Directive:
Write out all of the data exactly as it appears.

Material provided:
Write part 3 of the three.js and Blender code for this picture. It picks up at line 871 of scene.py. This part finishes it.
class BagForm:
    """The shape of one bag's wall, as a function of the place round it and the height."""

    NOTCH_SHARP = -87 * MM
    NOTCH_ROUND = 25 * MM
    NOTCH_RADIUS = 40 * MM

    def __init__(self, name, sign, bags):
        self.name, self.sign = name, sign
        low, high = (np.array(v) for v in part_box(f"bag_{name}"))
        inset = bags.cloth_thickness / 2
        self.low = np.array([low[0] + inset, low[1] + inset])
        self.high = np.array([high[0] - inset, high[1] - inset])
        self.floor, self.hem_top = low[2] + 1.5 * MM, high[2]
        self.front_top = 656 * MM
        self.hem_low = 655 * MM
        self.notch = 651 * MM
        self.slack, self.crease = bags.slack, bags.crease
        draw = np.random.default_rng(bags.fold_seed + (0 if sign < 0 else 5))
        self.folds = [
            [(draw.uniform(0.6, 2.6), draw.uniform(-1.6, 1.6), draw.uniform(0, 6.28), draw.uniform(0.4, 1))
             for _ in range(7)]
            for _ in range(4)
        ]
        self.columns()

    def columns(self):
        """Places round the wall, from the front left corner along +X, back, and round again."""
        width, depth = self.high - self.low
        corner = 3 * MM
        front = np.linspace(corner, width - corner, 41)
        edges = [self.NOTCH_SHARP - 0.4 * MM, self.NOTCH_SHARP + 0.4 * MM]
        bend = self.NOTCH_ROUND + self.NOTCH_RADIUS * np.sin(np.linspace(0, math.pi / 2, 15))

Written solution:
Write part 3 of the three.js and Blender code for this picture. It picks up at line 871 of scene.py. This part finishes it.
class BagForm:
    """The shape of one bag's wall, as a function of the place round it and the height."""

    NOTCH_SHARP = -87 * MM
    NOTCH_ROUND = 25 * MM
    NOTCH_RADIUS = 40 * MM

    def __init__(self, name, sign, bags):
        self.name, self.sign = name, sign
        low, high = (np.array(v) for v in part_box(f"bag_{name}"))
        inset = bags.cloth_thickness / 2
        self.low = np.array([low[0] + inset, low[1] + inset])
        self.high = np.array([high[0] - inset, high[1] - inset])
        self.floor, self.hem_top = low[2] + 1.5 * MM, high[2]
        self.front_top = 656 * MM
        self.hem_low = 655 * MM
        self.notch = 651 * MM
        self.slack, self.crease = bags.slack, bags.crease
        draw = np.random.default_rng(bags.fold_seed + (0 if sign < 0 else 5))
        self.folds = [
            [(draw.uniform(0.6, 2.6), draw.uniform(-1.6, 1.6), draw.uniform(0, 6.28), draw.uniform(0.4, 1))
             for _ in range(7)]
            for _ in range(4)
        ]
        self.columns()

    def columns(self):
        """Places round the wall, from the front left corner along +X, back, and round again."""
        width, depth = self.high - self.low
        corner = 3 * MM
        front = np.linspace(corner, width - corner, 41)
        edges = [self.NOTCH_SHARP - 0.4 * MM, self.NOTCH_SHARP + 0.4 * MM]
        bend = self.NOTCH_ROUND + self.NOTCH_RADIUS * np.sin(np.linspace(0, math.pi / 2, 15))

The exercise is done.